Scan the data below for the string "materials". Show every line where it turns up.

Start Data extract

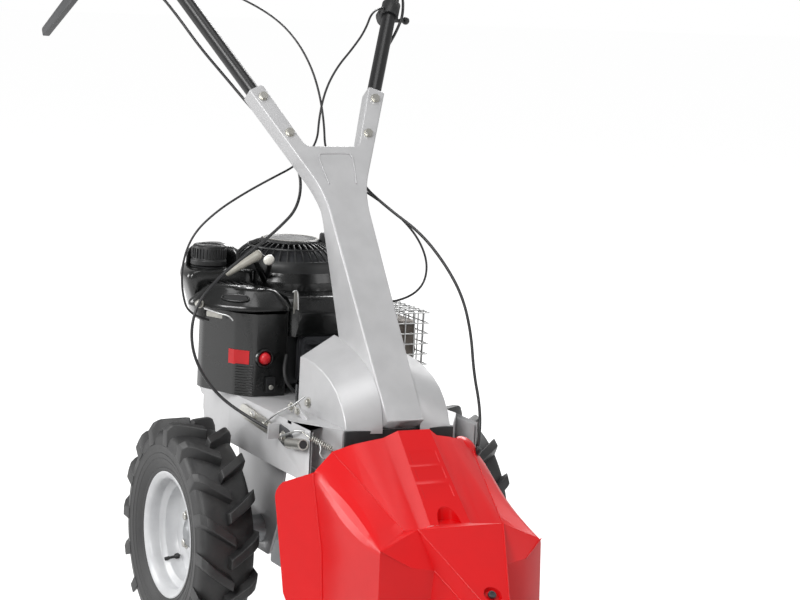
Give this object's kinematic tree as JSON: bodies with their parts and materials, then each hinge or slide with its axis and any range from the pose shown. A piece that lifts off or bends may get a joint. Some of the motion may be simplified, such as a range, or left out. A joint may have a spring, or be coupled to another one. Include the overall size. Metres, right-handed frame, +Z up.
{
  "type": "brush mower",
  "caption": "Two-wheel walk-behind brush mower: Y-shaped handle column, vertical-shaft engine on a sheet deck, faceted red hood and a double-knife cutter bar on skids.",
  "frame": {"origin": "on the ground under the middle of the machine's whole length and width", "axes": "+Z up, -Y forward (cutter bar), +X the walking operator's left"},
  "size_m": [0.87, 1.5646, 1.3168],
  "materials": {
    "tyre": "moulded agricultural tyre",
    "wheel_paint": "light grey enamel",
    "frame_paint": "silver-grey powder coat",
    "handle_paint": "dark grey powder coat",
    "hood_red": "glossy moulded plastic",
    "black_plastic": "fine moulded grain",
    "lid_plastic": "semi-gloss moulding",
    "grip_rubber": "ribbed soft rubber",
    "starter_plastic": "smooth moulding",
    "primer_rubber": "smooth soft rubber",
    "cast_alloy": "as cast",
    "muffler_steel": "heat-dulled sheet",
    "steel": "turned and ground",
    "zinc": "zinc plated",
    "knife_steel": "hardened and ground",
    "bar_paint": "dark enamel",
    "belt_rubber": "fabric-backed rubber",
    "cable_sheath": "smooth sheath",
    "ceramic_plug": "glazed insulator with steel shell"
  },
  "bodies": {
    "chassis": {"belt_cover": "frame_paint", "blower_housing": "black_plastic", "brake_cable": "cable_sheath", "chassis_frame": "frame_paint", "cutter_beam": "bar_paint", "cutter_cable": "cable_sheath", "cutter_gearbox": "cast_alloy", "cylinder_head": "cast_alloy", "drive_belt": "belt_rubber", "drive_cable": "cable_sheath", "engine_block": "cast_alloy", "filter_housing": "black_plastic", "filter_lid": "lid_plastic", "fixing_bolts": "zinc", "fuel_tank": "black_plastic", "gearbox_housing": "cast_alloy", "grip_left": "grip_rubber", "grip_right": "grip_rubber", "handle_column": "frame_paint", "handle_tube_left": "handle_paint", "handle_tube_right": "handle_paint", "hood": "hood_red", "knife_guides": "bar_paint", "lever_mount_left": "black_plastic", "lever_mount_right": "black_plastic", "muffler": "muffler_steel", "muffler_guard": "handle_paint", "skid_left": "handle_paint", "skid_right": "handle_paint", "spark_plug": "ceramic_plug", "starter_grille": "black_plastic", "throttle_cable": "cable_sheath", "throttle_mount": "black_plastic"},
    "wheel_right": {"tyre_right": "tyre", "rim_right": "wheel_paint", "hub_right": "steel", "wheel_bolts_right": "zinc"},
    "wheel_left": {"tyre_left": "tyre", "rim_left": "wheel_paint", "hub_left": "steel", "wheel_bolts_left": "zinc"},
    "crank": {"crankshaft": "steel", "flywheel": "cast_alloy"},
    "input_shaft": {"input_pulley": "steel"},
    "drive_shaft": {"pto_shaft": "steel"},
    "upper_knife": {"knife_upper": "knife_steel"},
    "lower_knife": {"knife_lower": "knife_steel"},
    "upper_rocker": {"rocker_upper": "steel"},
    "lower_rocker": {"rocker_lower": "steel"},
    "lever_right": {"clutch_lever_right": "handle_paint"},
    "lever_left": {"clutch_lever_left": "handle_paint"},
    "clutch_link": {"clutch_arm": "steel"},
    "tension_arm": {"idler_arm": "steel"},
    "tension_roller": {"idler_wheel": "steel"},
    "throttle": {"throttle_lever": "black_plastic"},
    "cap": {"fuel_cap": "black_plastic"},
    "primer": {"primer_bulb": "primer_rubber"},
    "recoil_grip": {"starter_grip": "starter_plastic"}
  },
  "joints": [
    {"name": "wheel_right_spin", "type": "hinge", "parent": "chassis", "child": "wheel_right", "pos_m": [-0.2525, -0.0474, 0.2075], "axis": [1, 0, 0], "continuous": true},
    {"name": "wheel_left_spin", "type": "hinge", "parent": "chassis", "child": "wheel_left", "pos_m": [0.2525, -0.0474, 0.2075], "axis": [1, 0, 0], "continuous": true},
    {"name": "crank_spin", "type": "hinge", "parent": "chassis", "child": "crank", "pos_m": [0, 0.1276, 0.405], "axis": [0, 0, 1], "continuous": true},
    {"name": "input_spin", "type": "hinge", "parent": "chassis", "child": "input_shaft", "pos_m": [0, -0.2374, 0.405], "axis": [0, 0, 1], "continuous": true},
    {"name": "drive_shaft_spin", "type": "hinge", "parent": "chassis", "child": "drive_shaft", "pos_m": [0, -0.3474, 0.2], "axis": [0, 1, 0], "continuous": true},
    {"name": "upper_knife_stroke", "type": "slide", "parent": "chassis", "child": "upper_knife", "axis": [1, 0, 0], "range_m": [-0.038, 0.038]},
    {"name": "lower_knife_stroke", "type": "slide", "parent": "chassis", "child": "lower_knife", "axis": [1, 0, 0], "range_m": [-0.038, 0.038]},
    {"name": "upper_rocker_swing", "type": "hinge", "parent": "chassis", "child": "upper_rocker", "pos_m": [-0.06, -0.5474, 0.085], "axis": [0, 0, 1], "range_deg": [-16, 16]},
    {"name": "lower_rocker_swing", "type": "hinge", "parent": "chassis", "child": "lower_rocker", "pos_m": [0.06, -0.5474, 0.085], "axis": [0, 0, 1], "range_deg": [-20, 20]},
    {"name": "drive_lever_pull", "type": "hinge", "parent": "chassis", "child": "lever_right", "pos_m": [-0.28303, 0.48626, 1.17768], "axis": [1, 0, 0], "range_deg": [0, 22], "stiffness_Nm_per_rad": 3, "springref_deg": -14.32},
    {"name": "cutter_lever_pull", "type": "hinge", "parent": "chassis", "child": "lever_left", "pos_m": [0.28303, 0.48626, 1.23868], "axis": [1, 0, 0], "range_deg": [-20, 0], "stiffness_Nm_per_rad": 3, "springref_deg": 28.65},
    {"name": "clutch_link_swing", "type": "hinge", "parent": "chassis", "child": "clutch_link", "pos_m": [-0.164, -0.1114, 0.432], "axis": [1, 0, 0], "range_deg": [0, 20]},
    {"name": "tension_arm_swing", "type": "hinge", "parent": "chassis", "child": "tension_arm", "pos_m": [0.078, 0.0006, 0.42], "axis": [0, 0, 1], "range_deg": [-6, 0]},
    {"name": "tension_roller_spin", "type": "hinge", "parent": "tension_arm", "child": "tension_roller", "pos_m": [0.08059, -0.0694, 0.405], "axis": [0, 0, 1], "continuous": true},
    {"name": "throttle_swing", "type": "hinge", "parent": "chassis", "child": "throttle", "pos_m": [0.20551, 0.16986, 1.13838], "axis": [0, 0.788, -0.6157], "range_deg": [-30, 35]},
    {"name": "fuel_cap_turn", "type": "hinge", "parent": "chassis", "child": "cap", "pos_m": [-0.17, 0.1106, 0.68], "axis": [0, 0, 1], "range_deg": [0, 90]},
    {"name": "primer_press", "type": "slide", "parent": "chassis", "child": "primer", "axis": [0, 1, 0], "range_m": [0, 0.005], "stiffness_N_per_m": 600},
    {"name": "starter_pull", "type": "slide", "parent": "chassis", "child": "recoil_grip", "axis": [-0.5511, -0.4986, 0.6691], "range_m": [0, 0.45], "stiffness_N_per_m": 20, "springref_m": -0.1}
  ],
  "couplings": [
    {"joint": "input_spin", "follows": "crank_spin", "ratio": 0.45946},
    {"joint": "drive_shaft_spin", "follows": "crank_spin", "ratio": 0.45946},
    {"joint": "lower_knife_stroke", "follows": "upper_knife_stroke", "ratio": -1},
    {"joint": "upper_rocker_swing", "follows": "upper_knife_stroke", "rad_per_m": 6.4935},
    {"joint": "lower_rocker_swing", "follows": "upper_knife_stroke", "rad_per_m": -8.4746},
    {"joint": "clutch_link_swing", "follows": "drive_lever_pull", "ratio": 0.9},
    {"joint": "tension_arm_swing", "follows": "drive_lever_pull", "ratio": -0.23}
  ]
}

End Data extract

> _Response below_:
Give this object's kinematic tree as JSON: bodies with their parts and materials, then each hinge or slide with its axis and any range from the pose shown. A piece that lifts off or bends may get a joint. Some of the motion may be simplified, such as a range, or left out. A joint may have a spring, or be coupled to another one. Include the overall size. Metres, right-handed frame, +Z up.
  "materials": {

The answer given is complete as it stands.